See the help text for the mttcontrol and kptrace binaries, which are frontend
command line clients provided to interface with the trace infrastructure.

% mttcontrol --status		provides the status of the trace system
% mttcontrol --setup		sets the MTT options for the system
% mttcontrol --start / --stop	provides session start/stop control
% mttcontrol --help		more detailed help

4. Application Trace Logger/Viewer

The Application Trace Logger is the host side control and display software that
we recommend using, providing an easy-to-use interface to setup and control the
trace session, and to visualize traces in a convenient form.

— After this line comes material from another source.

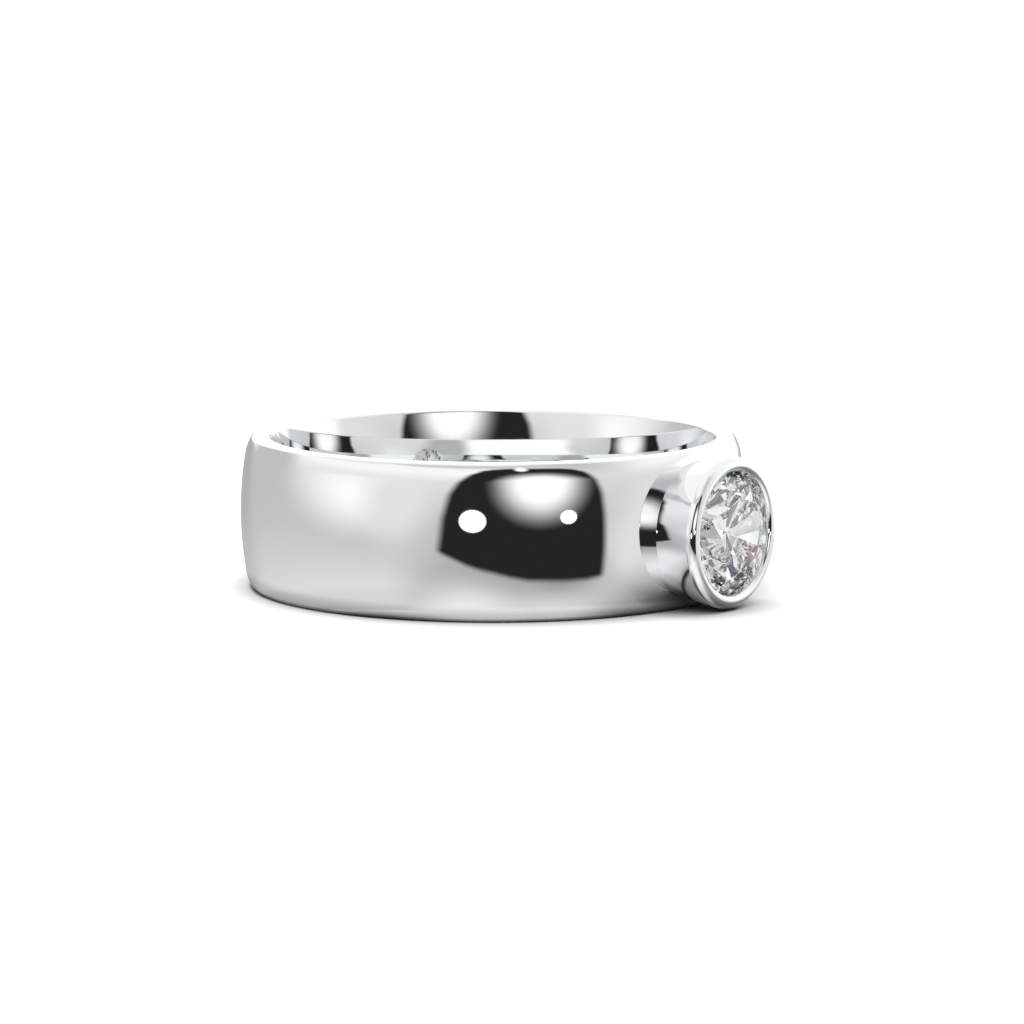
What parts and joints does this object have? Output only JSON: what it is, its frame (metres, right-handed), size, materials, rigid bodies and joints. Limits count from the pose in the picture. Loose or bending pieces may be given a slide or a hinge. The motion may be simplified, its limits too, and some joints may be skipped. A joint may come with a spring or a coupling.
{
  "type": "bezel set ring",
  "caption": "Wide domed finger ring with a rounded lip bezel holding a round brilliant-cut stone, comfort-fit inside.",
  "frame": {"origin": "centre of the finger hole, at mid width", "axes": "+Z along the finger hole's axis, up as the ring lies on its side; the stone looks along -Y"},
  "size_m": [0.02, 0.0218, 0.006],
  "materials": {
    "polished_white_gold": "mirror polished white gold",
    "clear_stone": "clear, cut and polished facets"
  },
  "bodies": {
    "root": {"band_with_bezel": "polished_white_gold", "stone": "clear_stone"}
  },
  "joints": []
}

Quick command line
dump tools are also available.

5. API Reference and samples

For those interested in static instrumentation of the system, or for cases where
critical/frequent data needs to be output for later charting or statistical
analysis, the MTT API provides short path and compact API call to output this
kind of data.

The function mtt_trace is the preferred API call for this:

- No string formatting target side
- Compact, word aligned and optimized packet handling
- Possibility to use a dictionary key, or a hint to describe/name the value
- In the GUI tools, the value can be filtered, charted, or exported to compute
  statistics and display waveforms.

Please refer to the API documentation.

The API prototypes are defined in <linux/mtt.h>, typical initialization code
would be like:

 #include <linux/mtt.h>

 static mtt_comp_handle_t mtt_handle;

 mtt_open(MTT_COMPONENTID_ANY, MTTDEV_NAME, &mtt_handle);

 mtt_close(mtt_handle);


Tracing a simple 32 bits integer:

 mtt_trace(mtt_handle, MTT_LEVEL_INFO, MTT_TRACEITEM_UINT32, &my_var, "NULL");

Tracing a simple 32 bits value as a named signal (for later analysis):

 mtt_trace(mtt_handle, MTT_LEVEL_INFO, MTT_TRACEITEM_UINT32, &val, "signal0");

Basic printf-like logging is also available:

 mtt_print(mtt_handle, MTT_LEVEL_API_RETURN, "fake_alsa_init");

Sample Code is located in samples/mtt.